Lunes 15-1-2018 (Mc 2,18-22)

 

«Los discípulos de Juan y los discípulos de los fariseos ayunan. ¿Por qué los tuyos no?». El ayuno, es decir, privarse de algún bien superfluo o necesario (como es la comida), forma parte de la Ley que Dios mismo reveló en la Antigua Alianza. La Ley antigua establecía que antes de las fiestas litúrgicas y de las celebraciones importantes los israelitas debían guardar un ayuno para prepararse bien, desapegando el corazón de los bienes materiales caducos y disponiéndolo para recibir con pureza y humildad la bendición del Señor. En ese sentido, el ayuno, querido por Dios, fue siempre una práctica propia del judío justo y piadoso. Sin embargo, sucede muchas veces que una acción buena que debería agradar a Dios se convierte en una mala que nos aparta de Él por las torcidas intenciones de nuestro corazón. Así les pasó a los fariseos, cuando su ayuno les llevó no a una mayor pureza y humildad, sino a situarse por encima de todos aquellos que no vivían según sus enseñanzas. Toda acción, por buena y aparente que sea, si nos lleva a juzgar y a criticar a los demás, es seguro que no es querida por Dios que dijo: «No juzguéis y no seréis juzgados».

 

«Llegará un día en que se lleven al novio; aquel día sí que ayunarán». Cristo, con su venida, llevó a plenitud y renovó la Ley antigua, refiriéndola a él mismo.
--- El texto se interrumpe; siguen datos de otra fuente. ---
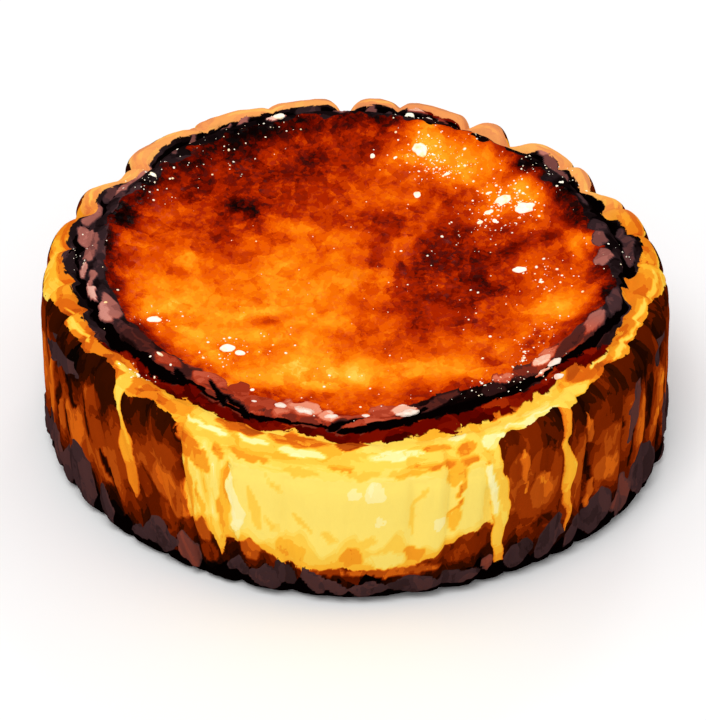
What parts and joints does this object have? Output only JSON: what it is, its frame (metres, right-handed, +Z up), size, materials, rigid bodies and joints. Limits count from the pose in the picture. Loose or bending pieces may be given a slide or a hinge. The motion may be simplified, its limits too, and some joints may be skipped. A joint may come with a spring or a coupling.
{
  "type": "basque cheesecake",
  "caption": "Whole round burnt cheesecake with a sunken caramelised top, charred ring, soft lip and paper-creased browned wall on a flat base.",
  "frame": {"origin": "middle of the flat base", "axes": "+Z up out of the top; -Y towards the front, the side with the pale cream patch; +X to the right seen from the front"},
  "size_m": [0.1996, 0.2061, 0.0624],
  "materials": {
    "crust": "browned cheesecake crust, satin on the wall and glossy where the top is caramelised",
    "caramel": "small glossy blisters and grains of burnt sugar on the top"
  },
  "bodies": {
    "root": {"cheesecake": "crust"}
  },
  "joints": []
}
Por eso, también nos enseña en este pasaje el verdadero sentido del ayuno cristiano, tal y como lo ha establecido y vivido la tradición de la Iglesia, por ejemplo, en el ayuno eucarístico o en la Cuaresma. Los cristianos debemos ayunar porque, mientras peregrinamos en esta vida, estamos lejos del Señor y caminamos hacia Él. Para que no olvidemos la grandeza de nuestra meta y no nos apeguemos a las cosas materiales y perecederas, es bueno en ocasiones renunciar y privarse de algunos de estos bienes. Así tendremos nuestra alegría y esperanza sólo en los bienes del cielo, no en las riquezas o la fama, la comida o la bebida, el poder o el placer… Jesús nos enseña con el ayuno a dejar de lado lo que nos despista y centrarnos en lo importante. Él quiere que con el ayuno y la renuncia, vividos en las pequeñas cosas ordinarias de cada día, nos preparemos para el encuentro gozoso con el Esposo, que sucederá al final de nuestra vida.

 

«A vino nuevo, odres nuevos». En la cuestión del ayuno, como en otras muchas, Cristo nos muestra aquí que ha venido a hacer nuevas todas las cosas. Si nos preparamos para recibirle en nuestra vida, Él nos dará un nuevo vino: la nueva vida de la fe, la esperanza y la caridad. Además, Él nos renovará con su gracia para crear en nosotros unos nuevos odres: una nueva humanidad con un nuevo corazón en el que acoger esa vida divina que se nos da gratuitamente. Debemos estar dispuestos a abrirnos a esa novedad, renunciando a tantas cosas que nos ofrece el mundo pero que no se ajustan a las exigencias del Evangelio. Por eso, vivir hoy el ayuno supone ir contracorriente, no actuar como la mayoría de la gente que se mueve por el placer de lo inmediato y lo fácil. Así, suscitaremos a nuestro alrededor la misma admiración y las mismas preguntas que la vida y el mensaje de Jesús despertó en sus contemporáneos.